The house has a store of dry goods and batteries. G. H. takes comfort in the fact that they’ll be able to survive for at least a month on that. Ruth thinks about how G. H.’s business is preservation, not spending, so all the remodeling was at the direction of their contractor, Danny; Ruth thinks that G. H. is too trusting of Danny, and she’s displeased generally with the situation and with G. H. because their place in the house has been disrupted. G. H. tells her that they’re safe, and that’s enough, and he thinks about how much economic loss and legal action a blackout in New York would cause.
Race, and each of the four adult characters’ relationship with it, is the primary source of tension in these chapters. For Ruth and G. H., this means playing a role, and the omniscient narrator makes it very clear that they are trying to accomplish something through acting compliant, unthreatening, and overly polite. Despite being the owners of the home and in a far better financial situation than the couple renting their house, they know that their skin color is what Clay and Amanda will see first, and properly negotiating that difference—especially in how they can leverage Clay and Amanda’s guilt—is a key factor for accomplishing their goal of staying the night in their own home. The omniscient narrator underscores this by pointing out the way G. H. uses that name externally but is George in his own mind and in Ruth’s: G. H. is a name that connotes impersonal authority, and the narration uses the two names as a marker of each character’s relationship to the character.
The situation is a particularly knotty version of 21st-century conversations about race. The characters in this novel understand the inherent links between race and class even as G. H. and Ruth have become very wealthy. Moreover, Clay and Amanda believe themselves to be sensitive to issues of race but uphold racist fears when confronted with the Black couple, which belies their self-conception as “woke” (knowledgeable about diversity issues) liberals. The app-based home rental factors into the complications as well: An app like Airbnb is meant to be impersonal, distancing the renter from the actual homeowners while providing the illusion of hominess and personal touch. Suddenly seeing the homeowners at the door is a violation of that social contract, and Clay and Amanda startle from the revelation that the homeowners are Black, revealing that despite their best intentions, the couple assume that this kind of success is not in line with their ideas of Black identity.
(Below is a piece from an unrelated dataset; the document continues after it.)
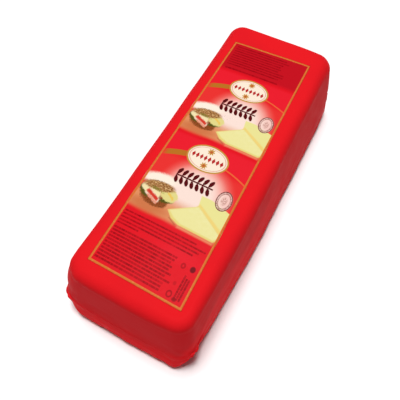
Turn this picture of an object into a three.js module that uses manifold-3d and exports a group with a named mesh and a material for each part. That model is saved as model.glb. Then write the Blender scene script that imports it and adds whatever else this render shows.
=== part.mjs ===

Once they are all inside the house, the power dynamic begins to shift, especially as the two couples negotiate their shared experiences living in New York and with previous disasters and blackouts. Clay and Amanda feel intimidated by G. H. and Ruth’s wealth and status, but more than that, what’s happened has unnerved them. G. H. and Ruth are forthcoming about their experience witnessing the blackout, but they can’t explain what they’ve seen in a way that conveys their fear and the gravity of the situation. Clay and Amanda believe them, but don’t take their fear seriously. Once Ruth and G. H. retreat downstairs, Ruth becomes indignant of the fact that she must inhabit a space designed for her own mother. The couple renting the property also aren’t taking her experiences seriously, which echoes the way she has become marginalized in her own family dynamic as a grandmother to two boys that she rarely gets to see.